Читайте также: |
|
Когда роман Толстого вышел в свет, далеко не вся критика была в восторге от этого произведения. Один из участников Бородинской битвы писал, что он не мог «без оскорбленного патриотического чувства дочитать этот роман, имеющий претензию быть историческим». Другой критик обратился к Толстому с такими словами: «Какой бы великий художник вы ни были, каким бы великим философом вы себя ни мнили, а все же нельзя безнаказанно презирать свое отечество и лучшие страницы его славы».
Что же так оскорбляло этих людей, в чем они видели презрение Толстого к своему отечеству? В той правде, которую сказал писатель о войне. Им хотелось бы прочесть книгу о легкой, бескровной победе над Наполеоном. Их не устраивало то, что война в книге Толстого — некрасива, безобразна, безнравственна.
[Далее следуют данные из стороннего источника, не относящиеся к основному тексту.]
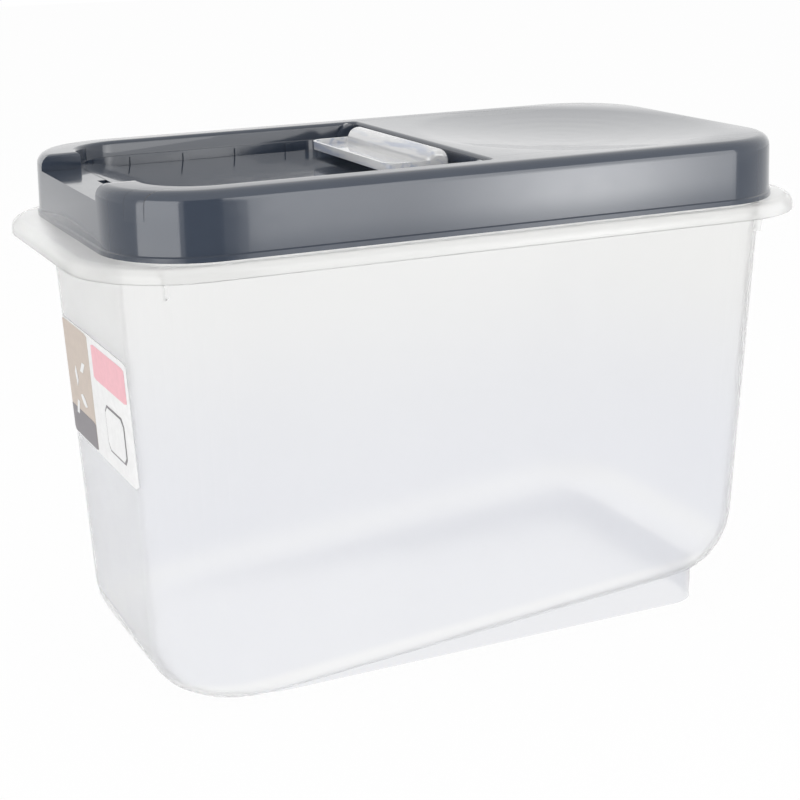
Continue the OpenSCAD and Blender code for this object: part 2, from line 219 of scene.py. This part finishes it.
def tub_material():
    """Translucent shell with painted light: a painted lavender tint low down and neutral above, a painted
    highlight along the floor's edge, painted light on the floor plate, and painted shade in the foot.
    """
    mat, n, l, sh = principled(
        "translucent_pp",
        IOR=1.06,
        Alpha=0.53,
        Transmission_Weight=1.0,
        Coat_Weight=1.0,
        Coat_Roughness=0.06,
        Coat_IOR=1.4,
    )
    x, y, z = axes(n, l)
    grain = noise(n, l, 9.0, 4.0)
    # Painted light: the walls go from a lavender tint low down to neutral higher up, blended by height, as light
    # falls on the shell. The grain noise is random tone.
    low = ramp(n, l, grain, (0.80, 0.81, 0.853, 1), (0.825, 0.835, 0.873, 1))
    high = ramp(n, l, grain, (0.87, 0.87, 0.86, 1), (0.89, 0.89, 0.88, 1))
    wall = blend(n, l, between(n, l, z, 0.08, 0.22), low, high)
    above = sums(n, l, "SUBTRACT", z, sums(n, l, "MULTIPLY_ADD", x, FLOOR_SLOPE, FLOOR_LEVEL))
    # Painted highlight: the walls go pale near the floor, along the rounded edge where they meet it.
    wall = blend(n, l, between(n, l, above, 0.008, 0.014), (0.95, 0.95, 0.94, 1), wall)
    # Painted light: the floor plate is made lighter, against the shade of the space under it.
    floor_painted_light = blend(n, l, between(n, l, above, 0.0025, 0.004), (0.965, 0.97, 0.985, 1), wall)
    # Painted shade: the foot below the floor is darker, standing in for the shadow under the tub.
    foot_painted_shade = between(n, l, above, -0.0015, -0.0005)
    l.new(blend(n, l, foot_painted_shade, (0.75, 0.76, 0.80, 1), floor_painted_light), sh.inputs["Base Color"])
    fine = noise(n, l, 60.0, 2.0)
    l.new(over_noise(n, l, fine, 0.36, 0.46), sh.inputs["Roughness"])
    bump(n, l, grain, sh, 0.0004, 0.2)
    return mat


def well_walls(n, l):
    """Normals for the well's side walls, which lean outwards a little."""
    x, y, z = axes(n, l)
    side = sums(n, l, "ABSOLUTE", y)
    inner = between(n, l, side, WELL_INNER, WELL_INNER + 0.0002)
    outer = between(n, l, side, WELL_OUTER, WELL_OUTER + 0.0005, 1.0, 0.0)
    wall = sums(n, l, "MULTIPLY", inner, outer)
    wall = sums(n, l, "MULTIPLY", wall, between(n, l, z, TRAY_LEVEL, TRAY_LEVEL + 0.0001))
    rise = sums(n, l, "MULTIPLY", sums(n, l, "SUBTRACT", TRAY_LEVEL, z), WELL_LEAN)
    lean = n.new("ShaderNodeBump")
    lean.inputs["Distance"].default_value = 1.0
    l.new(sums(n, l, "MULTIPLY", rise, wall), lean.inputs["Height"])
    return lean.outputs["Normal"]


def lid_material():
    """Glossy slate grey with a faint mottle."""
    mat, n, l, sh = principled("slate_gloss", IOR=1.5, Coat_Weight=0.5, Coat_Roughness=0.03)
    cloud = noise(n, l, 14.0, 3.0)
    l.new(ramp(n, l, cloud, srgb(52, 60, 73), srgb(57, 65, 78)), sh.inputs["Base Color"])
    fine = noise(n, l, 90.0, 3.0)
    l.new(over_noise(n, l, fine, 0.09, 0.15), sh.inputs["Roughness"])
    skin = bump(n, l, cloud, sh, 0.0004, 0.12)
    l.new(well_walls(n, l), skin.inputs["Normal"])
    return mat


def clear_material():
    """Clear plastic with painted refraction: bluish and white streaks along the scoop's length."""
    mat, n, l, sh = principled(
        "clear_ps",
        Roughness=0.05,
        IOR=1.6,
        Alpha=0.95,
        Transmission_Weight=0.35,
        Coat_Weight=1.0,
        Coat_Roughness=0.02,
    )
    # Painted refraction: the colour is streaked bluish and white along the length, standing in for light bent
    # through the clear plastic.
    refraction_streak = noise(n, l, 190.0, 3.0, (1.0, 0.12, 1.0))
    painted_refraction = ramp(n, l, refraction_streak, (0.66, 0.71, 0.84, 1), (1.0, 1.0, 1.0, 1), 0.36, 0.5)
    l.new(painted_refraction, sh.inputs["Base Color"])
    l.new(over_noise(n, l, noise(n, l, 40.0, 2.0), 0.04, 0.08), sh.inputs["Roughness"])
    return mat


def paper(name, colour):
    """Printed paper with a fine grain."""
    mat, n, l, sh = principled(name, Roughness=0.45)
    grain = noise(n, l, 220.0, 4.0)
    dark = tuple(c * 0.93 for c in colour[:3]) + (1,)
    l.new(ramp(n, l, grain, dark, colour), sh.inputs["Base Color"])
    bump(n, l, grain, sh, 0.00005, 0.3)
    return mat


def paint(obj, mat):
    obj.data.materials.clear()
    obj.data.materials.append(mat)


for name in nodes:
    smooth(nodes[name])
slate = lid_material()
paint(nodes["tub"], tub_material())
paint(nodes["lid_frame"], slate)
paint(nodes["flip_hatch"], slate)
paint(nodes["scoop"], clear_material())


# Generic sticker on the end wall under the pouring notch


def on_wall(y, z, lift):
    """Point of the end wall at height z, y measured along the surface, lift off it."""
    x = -(BODY_HALF + DRAFT * z)
    flat = SIDE_HALF + DRAFT * z - CORNER
    over = abs(y) - flat
    if over <= 0:
        return (x - lift, y, z)
    turn = over / CORNER
    side = math.copysign(flat + (CORNER + lift) * math.sin(turn), y)
    return (x + CORNER - (CORNER + lift) * math.cos(turn), side, z)


def cut(outline, y):
    """Lowest and highest z of a convex outline of (y, z) at y."""
    hits = []
    for (ya, za), (yb, zb) in zip(outline, outline[1:] + outline[:1]):
        if (ya - y) * (yb - y) <= 0 and ya != yb:
            hits.append(za + (zb - za) * (y - ya) / (yb - ya))
    return min(hits), max(hits)


def wall_piece(name, outline, lift, thick, mat):
    """Thin piece on the low end wall: outline is a convex list of (y, z), lift is its underside's height."""
    start, end = min(y for y, z in outline), max(y for y, z in outline)
    cols = max(2, int((end - start) / COLUMN))
    verts, faces = [], []
    for i in range(cols + 1):
        y = start + (end - start) * i / cols
        y = min(max(y, start + 1e-5), end - 1e-5)
        low, high = cut(outline, y)
        verts += [on_wall(y, low, lift), on_wall(y, high, lift)]
        verts += [on_wall(y, high, lift + thick), on_wall(y, low, lift + thick)]
    for i in range(cols):
        for k in range(4):
            faces.append((4 * i + k, 4 * i + (k + 1) % 4, 4 * i + 4 + (k + 1) % 4, 4 * i + 4 + k))
    faces += [(3, 2, 1, 0), (4 * cols, 4 * cols + 1, 4 * cols + 2, 4 * cols + 3)]
    mesh = bpy.data.meshes.new(name)
    mesh.from_pydata(verts, [], faces)
    mesh.update()
    obj = bpy.data.objects.new(name, mesh)
    scene.collection.objects.link(obj)
    paint(obj, mat)
    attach(obj, "tub")
    return obj


def round_rect(y0, y1, z0, z1, r, steps=5):
    pts = []
    corners = ((y1 - r, z1 - r, 0), (y0 + r, z1 - r, 90), (y0 + r, z0 + r, 180), (y1 - r, z0 + r, 270))
    for cy, cz, start in corners:
        for i in range(steps + 1):
            a = math.radians(start + 90 * i / steps)
            pts.append((cy + r * math.cos(a), cz + r * math.sin(a)))
    return pts


def ellipse(cy, cz, a, b, turn, steps=20):
    t = math.radians(turn)
    pts = []
    for i in range(steps):
        u, v = a * math.cos(2 * math.pi * i / steps), b * math.sin(2 * math.pi * i / steps)
        pts.append((cy + u * math.cos(t) - v * math.sin(t), cz + u * math.sin(t) + v * math.cos(t)))
    return pts


white = paper("sticker_white", srgb(244, 244, 244))
pink = paper("sticker_pink", srgb(245, 186, 195))
sand = paper("sticker_sand", srgb(206, 192, 180))
stone = paper("sticker_stone", srgb(132, 128, 132))

ground = round_rect(-STICKER_HALF, STICKER_HALF, STICKER_LOW, STICKER_HIGH, 0.002)
wall_piece("sticker_ground", ground, STICKER_LIFT, STICKER_THICK, white)
wall_piece("sticker_band", round_rect(-0.060, 0.002, 0.163, 0.1825, 0.001), PRINT_LIFT, PRINT_THICK, pink)
wall_piece("sticker_block", round_rect(0.010, 0.0625, 0.119, 0.185, 0.001), PRINT_LIFT, PRINT_THICK, sand)
low_block = round_rect(0.010, 0.0625, 0.119, 0.135, 0.001)
wall_piece("sticker_block_low", low_block, LOW_PRINT_LIFT, PRINT_THICK / 2, stone)

grains = ((0.030, 0.143, 25), (0.041, 0.155, 80), (0.026, 0.163, -35), (0.045, 0.136, -60))
for k, (cy, cz, turn) in enumerate(grains):
    outline = ellipse(cy, cz, 0.0068, 0.0026, turn)
    wall_piece(f"sticker_grain_{k}", outline, TOP_PRINT_LIFT, PRINT_THICK, white)
wall_piece("sticker_ring", round_rect(-0.050, -0.014, 0.127, 0.153, 0.004), PRINT_LIFT, PRINT_THICK, stone)
ring_in = round_rect(-0.0488, -0.0152, 0.1282, 0.1518, 0.0035)
wall_piece("sticker_ring_in", ring_in, TOP_PRINT_LIFT, PRINT_THICK, white)


# Studio


def either(nodes_, links_, *kinds):
    """Fac that is 1 for the named kinds of ray."""
    path = nodes_.new("ShaderNodeLightPath")
    fac = path.outputs[kinds[0]]
    for kind in kinds[1:]:
        fac = sums(nodes_, links_, "MAXIMUM", fac, path.outputs[kind])
    return fac


def mixed(nodes_, links_, fac, first, second):
    mix = nodes_.new("ShaderNodeMixShader")
    for value, socket in zip((fac, first, second), mix.inputs):
        links_.new(value, socket)
    return mix.outputs[0]


def studio_world(strength, mirrored):
    """White world: one level for its light, one for reflections, and plain white for the camera."""
    world = bpy.data.worlds.new("studio")
    scene.world = world
    world.use_nodes = True
    n, l = world.node_tree.nodes, world.node_tree.links
    shades = [n["Background"], n.new("ShaderNodeBackground"), n.new("ShaderNodeBackground")]
    for shade, level in zip(shades, (strength, mirrored, 1.0)):
        shade.inputs["Color"].default_value = (1, 1, 1, 1)
        shade.inputs["Strength"].default_value = level
    light, gloss, plain = (shade.outputs[0] for shade in shades)
    lit = mixed(n, l, either(n, l, "Is Glossy Ray"), light, gloss)
    seen = mixed(n, l, either(n, l, "Is Camera Ray", "Is Transmission Ray"), lit, plain)
    l.new(seen, n["World Output"].inputs["Surface"])


def staged(name, corners, mat):
    """Flat object of four corners, which isn't part of the bin."""
    mesh = bpy.data.meshes.new(name)
    mesh.from_pydata(corners, [], [(0, 1, 2, 3)])
    obj = bpy.data.objects.new(name, mesh)
    scene.collection.objects.link(obj)
    obj.data.materials.append(mat)
    return obj


def floor(half, seen, mirrored):
    """White floor that keeps a faint shadow: seen and mirrored are how far it shows as plain white."""
    mat, n, l, sh = principled("floor", Base_Color=(0.95, 0.95, 0.95, 1), Roughness=0.9, Specular_IOR_Level=0.0)
    plain = sums(n, l, "MULTIPLY", either(n, l, "Is Camera Ray", "Is Transmission Ray"), seen)
    shine = sums(n, l, "MULTIPLY", either(n, l, "Is Glossy Ray"), mirrored)
    fac = sums(n, l, "MAXIMUM", plain, shine)
    surface = mixed(n, l, fac, sh.outputs[0], white_glow(n, 1.0).outputs[0])
    l.new(surface, n["Material Output"].inputs["Surface"])
    staged("floor", [(-half, -half, 0), (half, -half, 0), (half, half, 0), (-half, half, 0)], mat)


def foot_glow(n, l, round_glow):
    """Strength of a softbox that is dimmer at its foot, and fades from its middle if round_glow is set."""
    geo = n.new("ShaderNodeNewGeometry")
    x, y, z = axes(n, l, geo.outputs["Position"])
    strength = between(n, l, z, 0.07, 0.19, 0.45, 1.0)
    if round_glow:
        dist = n.new("ShaderNodeVectorMath")
        dist.operation = "DISTANCE"
        dist.inputs[1].default_value = (0.5, 0.5, 0.0)
        l.new(geo.outputs["Parametric"], dist.inputs[0])
        fade = between(n, l, dist.outputs["Value"], 0.0, 0.5, 1.0, 0.0)
        strength = sums(n, l, "MULTIPLY", strength, fade)
    return strength


def softbox(name, at, facing, width, height, level, dim_foot=False, round_glow=False):
    """Area light of a given radiance, which the camera doesn't see."""
    data = bpy.data.lights.new(name, "AREA")
    data.shape = "RECTANGLE"
    data.size, data.size_y = width, height
    data.energy = level * math.pi * width * height
    if dim_foot:
        data.use_nodes = True
        n, l = data.node_tree.nodes, data.node_tree.links
        l.new(foot_glow(n, l, round_glow), n["Emission"].inputs["Strength"])
    obj = bpy.data.objects.new(name, data)
    scene.collection.objects.link(obj)
    obj.location = at
    obj.rotation_euler = Vector(facing).to_track_quat("-Z", "Y").to_euler()
    obj.visible_camera = False
    obj.visible_transmission = False
    return obj


def dark_card(x0, x1, y, top, level):
    """Dark card between the two softboxes, which only reflections see."""
    mat = bpy.data.materials.new("dark_card")
    mat.use_nodes = True
    n, l = mat.node_tree.nodes, mat.node_tree.links
    l.new(white_glow(n, level).outputs[0], n["Material Output"].inputs["Surface"])
    card = staged("dark_card", [(x0, y, 0), (x1, y, 0), (x1, y, top), (x0, y, top)], mat)
    for ray in ("camera", "diffuse", "transmission", "shadow", "volume_scatter"):
        setattr(card, "visible_" + ray, False)


studio_world(0.45, 1.0)
floor(6.0, 0.97, 0.65)
softbox("key", (0.635, -1.108, 0.44), (0, 1, 0), 0.97, 0.84, 2.45, dim_foot=True)
softbox("key_core", (0.67, -1.107, 0.18), (0, 1, 0), 0.60, 0.9, 4.6, dim_foot=True, round_glow=True)
softbox("left", (-1.148, -0.615, 0.44), (0.824, 0.566, 0), 1.12, 0.84, 2.35)
softbox("top", (-0.1, 0, 2.2), (0, 0, -1), 2.4, 2.4, 1.0).visible_glossy = False
dark_card(-0.72, 0.14, -1.12, 0.95, 0.2)


# Camera, at the photograph's viewing angle: where it stands, and the picture's axes

STAND = Vector((-0.41723, -0.91205, 0.41533))
RIGHT = Vector((0.90898, -0.41626, -0.02197))
DOWN = Vector((-0.13491, -0.2439, -0.96037))
AHEAD = Vector((0.3944, 0.87592, -0.27786))

cam_data = bpy.data.cameras.new("camera")
cam_data.sensor_width = 36
cam_data.lens = 80.35
cam_data.clip_start = 0.05
cam = bpy.data.objects.new("camera", cam_data)
scene.collection.objects.link(cam)
cam.matrix_world = Matrix.Translation(STAND) @ Matrix((RIGHT, -DOWN, -AHEAD)).transposed().to_4x4()
scene.camera = cam

scene.view_settings.view_transform = "Standard"
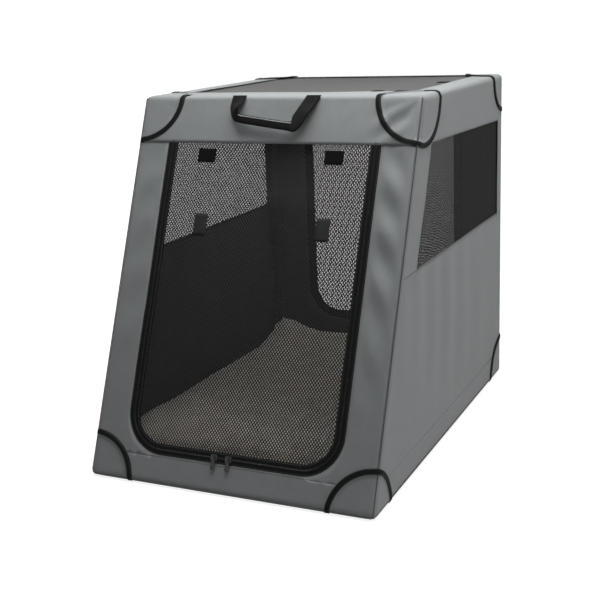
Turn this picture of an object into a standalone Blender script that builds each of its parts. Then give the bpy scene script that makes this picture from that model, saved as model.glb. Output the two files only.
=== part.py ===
"""Soft folding dog crate: a cloth skin with net doors over a folding tube frame.

Metres, +Z up. The front faces -Y and slopes back as it rises, and +X is the crate's right side
as seen from the front. The origin is on the floor, in the middle of the underside.

The roof frame drops straight down on four knee-jointed legs. Each knee's pin stands a little
outside its leg, so the standing legs are past their straight line and the roof's weight locks them.
"""

from math import asin, cos, hypot, pi, radians, sin, sqrt

import bmesh
import bpy
from mathutils import Matrix, Vector
from mathutils.geometry import tessellate_polygon

# Driving dimensions
CRATE_WIDTH = 0.510
BASE_LENGTH = 0.750
CRATE_HEIGHT = 0.610
FRONT_SETBACK = 0.262

# Cloth
CLOTH = 0.0014
NET = 0.0010
SEAT = 0.0003

# Front and back openings
TOP_BAND = 0.080
DOOR_SILL = 0.053
DOOR_WIDTH = 0.390
DOOR_CORNER = 0.070
ZIP_BAND = 0.0185
BACK_DOOR_SILL = 0.085
BACK_DOOR_WIDTH = 0.350
SEAM_STRIP = 0.006
DOOR_CORNER_STEPS = 6

# Side windows
WINDOW_TOP_MARGIN = 0.078
WINDOW_DROP = 0.191
WINDOW_FRONT_MARGIN = 0.070
WINDOW_REAR_MARGIN = 0.035

# Roof opening
ROOF_FRONT_BORDER = 0.085
ROOF_SIDE_BORDER = 0.046
ROOF_REAR_BORDER = 0.016

# Nets: gaps across, gaps up, and the strand between two gaps
DOOR_NET_GAPS = (6, 8)
BACK_NET_GAPS = (5, 7)
WINDOW_NET_GAPS = (6, 3)
ROOF_NET_GAPS = (6, 5)
NET_STRAND = 0.006
NET_MARGIN = 0.005
HOLE_SIDE_STEPS = 5

# Tube frame
TUBE_RADIUS = 0.008
TUBE_SIDES = 12
BEND_RADIUS = 0.028
BEND_STEPS = 5
PIVOT_HEIGHT = 0.045

# Legs
LEG_INSET = 0.019
LEG_SIDE_INSET = 0.0120
TONGUE_HALF = 0.0050
TONGUE_WIDE = 0.0085
TONGUE_EDGE = 0.0020
TONGUE_REACH = 0.016
TONGUE_TAPER = 0.012
TONGUE_ROUND_STEPS = 3
TONGUE_ROUND_FROM_DEGREES = 15
TONGUE_EDGE_SHARE = 0.9

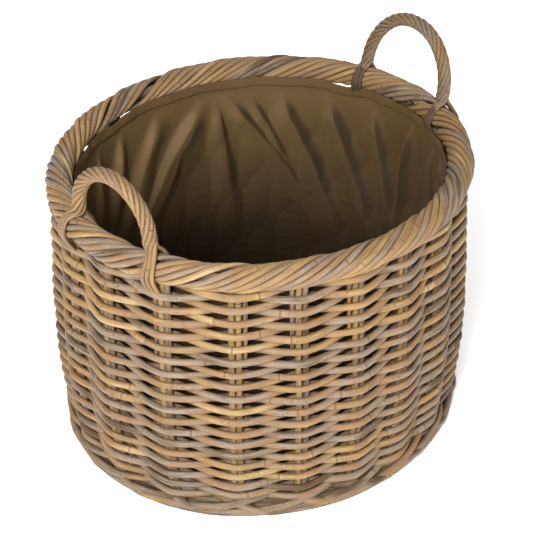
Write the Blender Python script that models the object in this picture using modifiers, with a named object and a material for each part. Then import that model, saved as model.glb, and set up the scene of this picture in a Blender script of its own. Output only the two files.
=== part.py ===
"""Lined, slightly oval log basket in thick whole rattan, with two rope ear handles.

Stakes stand in a woven base and rise into a rope border round a core hoop.
Weavers run in front of one stake group and behind the next (simple randing).
A fabric liner hangs inside. Metres, +Z up, origin on the floor under the
middle of the basket, the two handles a few degrees off the X axis.
"""

from math import asin, cos, pi, radians, sin

import bmesh
import bpy
from mathutils import Vector

# Driving dimensions
RIM_RADIUS = 0.2345          # centre line of the rope border
RIM_TUBE = 0.0155            # radius of the rope border
RIM_TOP = 0.350
STAKE_GROUPS = 21            # odd, so that each round of weaving alternates with the last
STAKE_PHASE = 0.66            # where the first group stands, in group spacings
STAKE_DRIFT = radians(2.6)   # the groups crowd and spread a little round the basket
DRIFT_FROM = radians(229)
STAKE_RADIUS_FOOT = 0.2330
WALL_BELLY = 0.0065           # how far the wall swells out, most of it below the middle
OVAL = 0.039                 # the plan is longer by this share across the handles, and narrower along them
ROD = 0.0074                 # diameter of a weaving rod
COURSES = 36
FIRST_COURSE = 0.0264
COURSE_PITCH = 0.00799
WEAVERS = 18
FOOT_OUTER = 0.2525          # the foot border stands a little proud of the wall
FOOT_HEIGHT = 0.0210
BASE_PLANE = 0.0175          # height of the base sticks and the stake tails
HANDLE_TUBE = 0.0083
LINER_CLOTH = 0.0015
GAP = 0.0004                 # clearance between pieces that touch
HANDLES = {
    # turn round the rim, lean outwards at the top, top's height, half width, half the feet's distance
    "handle_left": (radians(182.0), 0.0000, 0.4290, 0.0565, 0.0640),
    "handle_right": (radians(-6.2), 0.0195, 0.4415, 0.0680, 0.0720),
}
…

«Над всем полем, прежде столь весело-красивым, с его блестками штыков и дымами в утреннем солнце, стояла теперь мгла сырости и дыма и пахло странной кислотой селитры и крови. Собрались тучки, и стал накрапывать дождик на убитых, на раненых, на испуганных, и на изнуренных, и на сомневающихся людей. Как будто он говорил: «Довольно, довольно, люди. Перестаньте... Опомнитесь. Что вы делаете?».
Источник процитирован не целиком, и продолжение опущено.